European Court of Justice in Luxembourg. Photo credit: Peter Fuchs/Shutterstock.com
European Court of Justice in Luxembourg. Photo credit: Peter Fuchs/Shutterstock.com

The Data Retention Directive requires the telecommunications companies within member states to store citizens' telecommunications data for between 6 and 24 months. Police and intelligence agencies would have access to the stored metadata on demand, and to content with a court order. But it was almost immediately challenged by Digital Rights Ireland.

"This case started in Ireland’s High Court in 2006 and was referred to the ECJ in 2010 by Judge McKechnie to allow the European court to rule on a number of questions relating to the interpretation of European law," explains McGarr Solicitors, Dublin, who acted for Digital Rights Ireland in its challenge to the Data Retention Directive. 
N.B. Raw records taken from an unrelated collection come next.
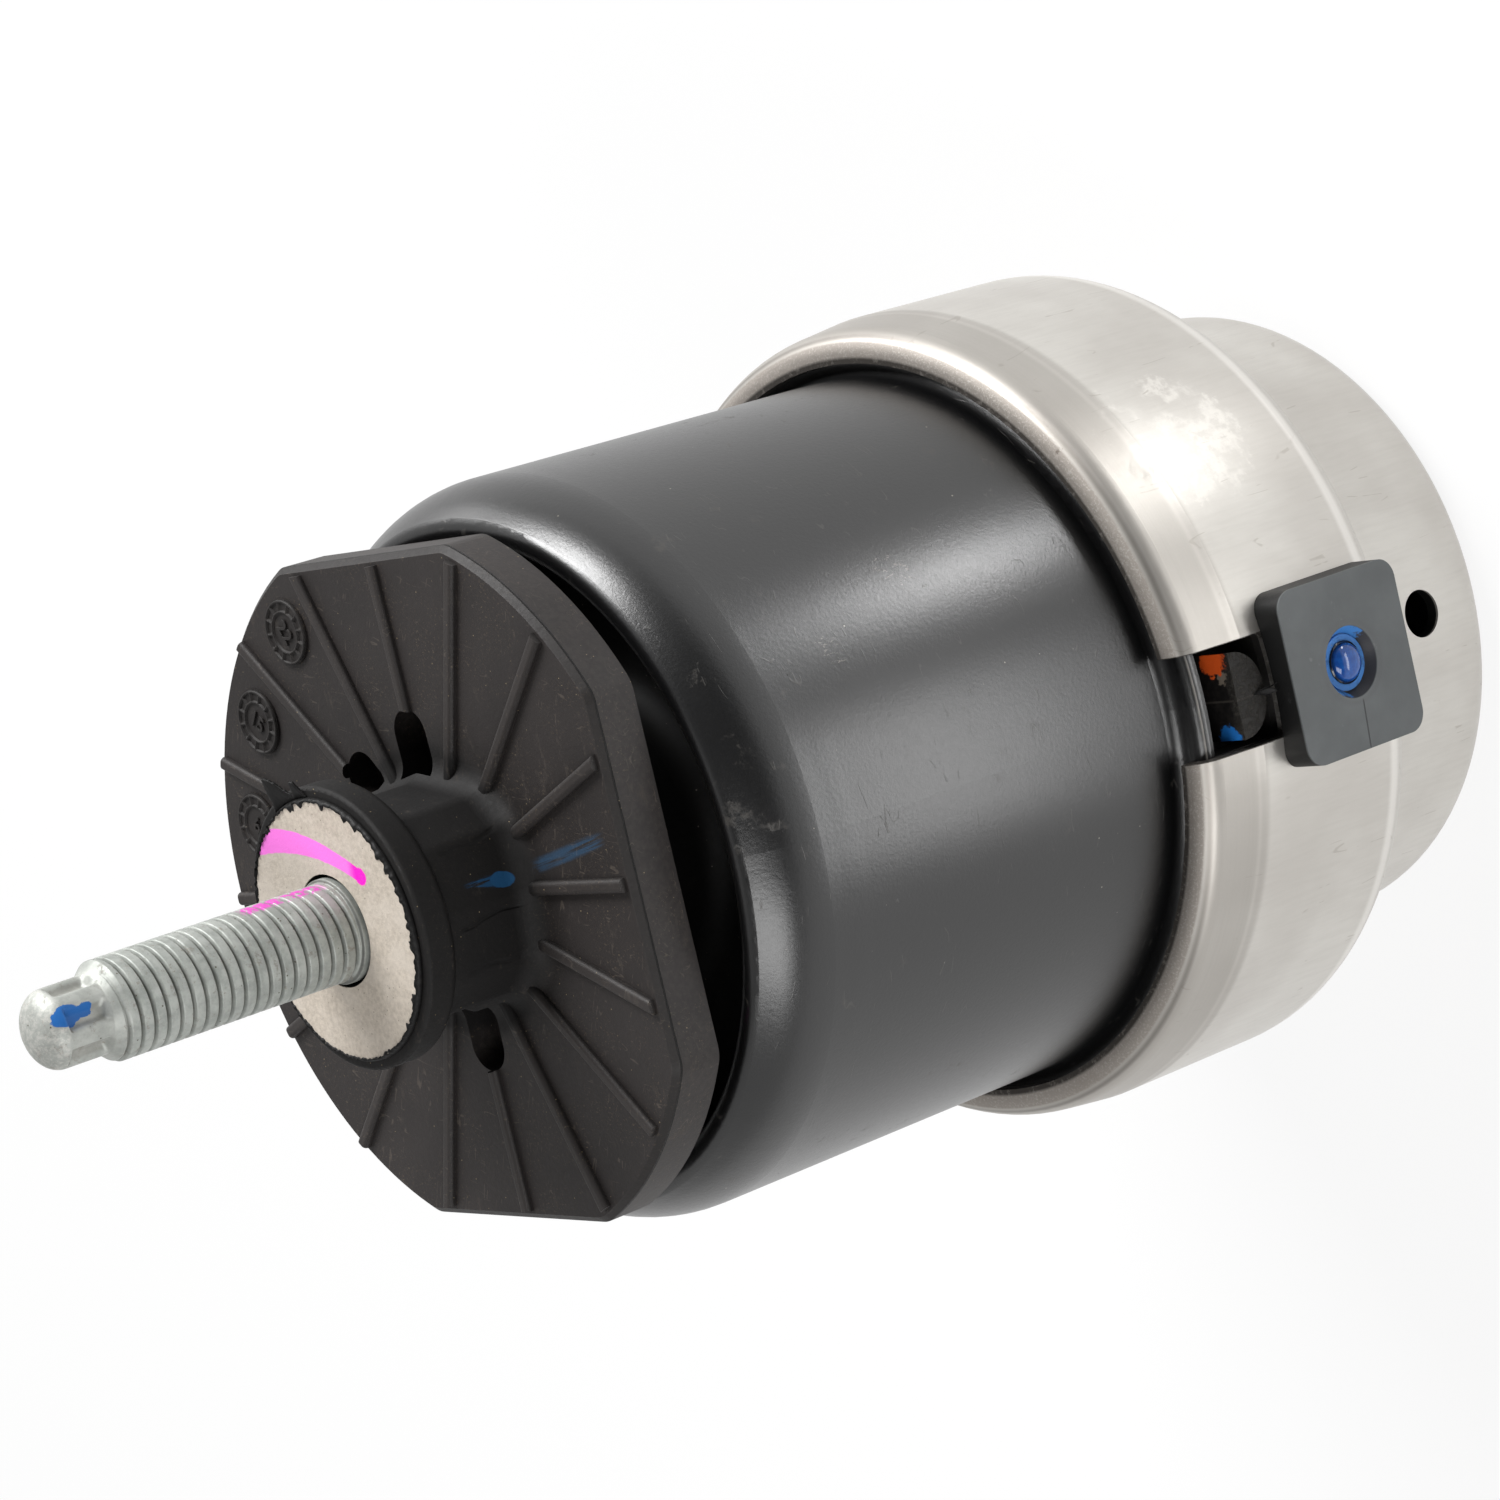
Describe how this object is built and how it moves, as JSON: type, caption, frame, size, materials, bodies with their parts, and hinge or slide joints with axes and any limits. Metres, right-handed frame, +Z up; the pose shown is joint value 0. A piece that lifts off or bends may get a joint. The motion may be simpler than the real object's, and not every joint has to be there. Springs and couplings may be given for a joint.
{
  "type": "engine mount",
  "caption": "Hydraulic engine mount: stepped steel housing with a crimped black cap, ribbed rubber stop plate and a threaded stud.",
  "frame": {"origin": "centre of the flat base face, at the mouth of the threaded hole", "axes": "+Z up along the stud, +X through the locating pad and the index slot"},
  "size_m": [0.1104, 0.1068, 0.2002],
  "materials": {
    "stud_zinc": "light grey zinc flake",
    "core_cast": "sandy as-cast",
    "insert_steel": "plain pressed steel",
    "buffer_rubber": "dusty moulded rubber",
    "cap_black": "satin black dip coat",
    "housing_silver": "satin silver coat",
    "pad_plastic": "dark grey, slightly worn",
    "plug_steel": "steel with a blue check mark",
    "seal_rubber": "smooth black rubber",
    "spring_rubber": "moulded rubber",
    "ring_steel": "turned steel",
    "channel_alloy": "die cast",
    "nut_steel": "plain steel"
  },
  "bodies": {
    "root": {"stud": "stud_zinc", "core": "core_cast", "stop_insert": "insert_steel", "stop_buffer": "buffer_rubber", "cap": "cap_black", "housing": "housing_silver", "locating_pad": "pad_plastic", "fill_plug": "plug_steel", "plug_seal": "seal_rubber", "rebound_buffer": "spring_rubber", "main_spring": "spring_rubber", "spring_ring": "ring_steel", "channel_plate": "channel_alloy", "channel_cover": "channel_alloy", "decoupler_disc": "spring_rubber", "diaphragm": "seal_rubber", "clamp_ring": "insert_steel", "base_nut": "nut_steel"}
  },
  "joints": []
}
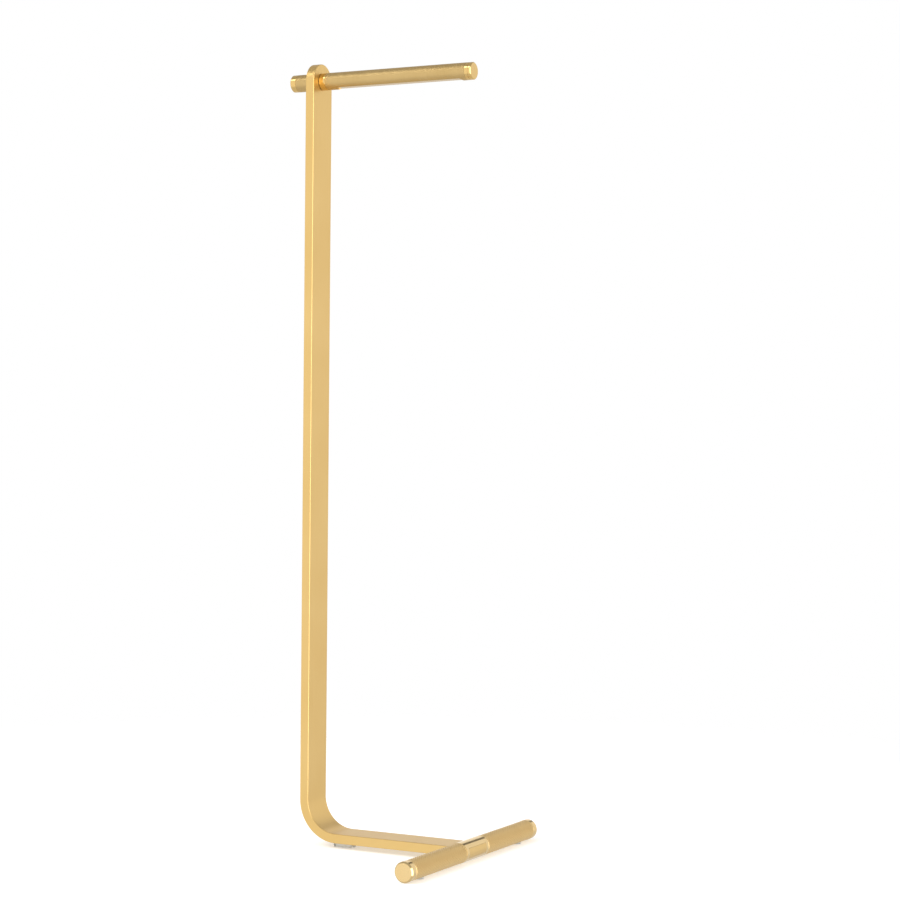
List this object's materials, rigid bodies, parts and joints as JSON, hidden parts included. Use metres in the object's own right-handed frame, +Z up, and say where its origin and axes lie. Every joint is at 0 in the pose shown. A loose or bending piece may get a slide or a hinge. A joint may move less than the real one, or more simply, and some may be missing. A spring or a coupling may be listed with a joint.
{
  "type": "freestanding toilet roll stand",
  "caption": "Free-standing toilet roll stand: bent flat-bar post and foot, round roll arm through the post's top, and a round knurled cross bar on the foot.",
  "frame": {"origin": "on the floor, at the middle of the whole stand's box", "axes": "+X the way the roll arm and the foot point, +Y along the cross bar, +Z up the post"},
  "size_m": [0.1844, 0.225, 0.667],
  "materials": {
    "satin_bar": "satin, finely brushed along the bar",
    "satin_turned": "turned, satin",
    "knurled": "fine diamond knurl, satin",
    "polished": "turned and polished",
    "steel": "zinc plated",
    "washer": "moulded nylon",
    "silicone": "clear silicone"
  },
  "bodies": {
    "root": {"arm_front_band": "polished", "arm_front_cap": "polished", "arm_front_washer": "washer", "arm_neck": "polished", "arm_rear_cap": "polished", "arm_rear_sleeve": "satin_turned", "arm_rear_washer": "washer", "arm_sleeve": "satin_turned", "arm_stud": "steel", "cross_cap_left": "polished", "cross_cap_right": "polished", "cross_hub": "polished", "cross_sleeve_left": "knurled", "cross_sleeve_right": "knurled", "cross_stud_left": "steel", "cross_stud_right": "steel", "floor_pad_left": "silicone", "floor_pad_right": "silicone", "foot_grub_screws": "steel", "heel_pad": "silicone", "stand_bar": "satin_bar"}
  },
  "joints": []
}
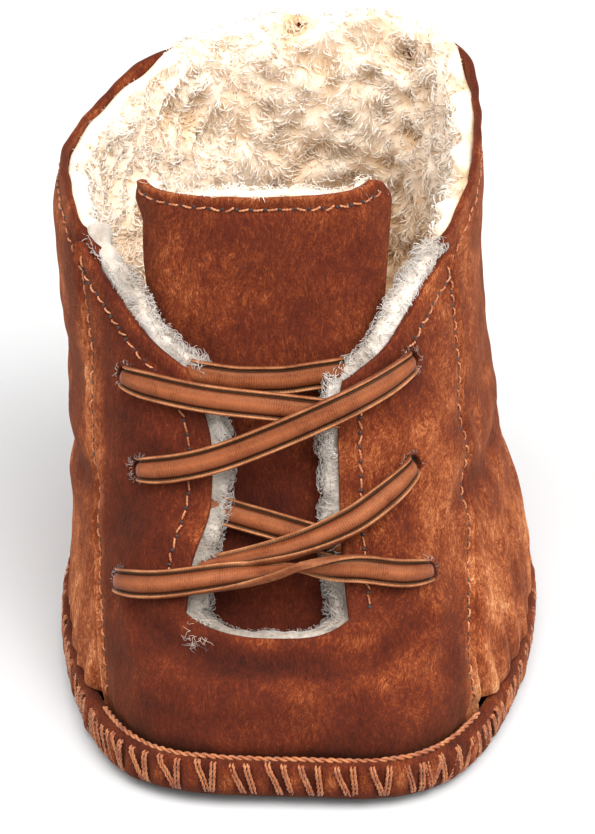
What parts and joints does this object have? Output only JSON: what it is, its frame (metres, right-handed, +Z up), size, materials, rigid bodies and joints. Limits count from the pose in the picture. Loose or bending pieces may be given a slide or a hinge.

Now Villalón's conclusion is that the Directive "is as a whole incompatible with Article 52(1) of the Charter of Fundamental Rights of the European Union, since the limitations on the exercise of fundamental rights which that directive contains because of the obligation to retain data which it imposes are not accompanied by the necessary principles for governing the guarantees needed to regulate access to the data and their use."

In short, the Directive will have to go if the court follows the advocate general's advice. "It will mean," says McGarr Solicitors, "that the European Data Retention Directive will have been struck down for all citizens of the European Union and that local laws are open to challenge in local courts."

In an emailed statement, MEP Jan Philpp Albrecht called it a breakthrough for civil liberties. "It confirms what Greens and many civil liberties advocates constantly said," he wrote. "The retention of personal data on all citizens without any initial suspicion is breaches the fundamental right to data protection and violates the presumption of innocence. Data retention now has to be stopped in all of Europe."

The Advocate General is not suggesting that the Directive be struck down immediately. "So far as concerns the temporal effects of the finding of invalidity," says a statement from the Court of Justice of the European Union, "the Advocate General proposes, after weighing up the various competing interests, that the effects of a finding that the Directive is invalid should be suspended pending adoption by the EU legislature of the measures necessary to remedy the invalidity found to exist, but such measures must be adopted within a reasonable period."

Nevertheless, Albrecht considers it to be the beginning of the inevitable end for the Directive. "I look forward to the Court ruling which will make data retention and mass surveillance history and end this constant violation of our constitutions and EU treaties... Civil liberties are back!"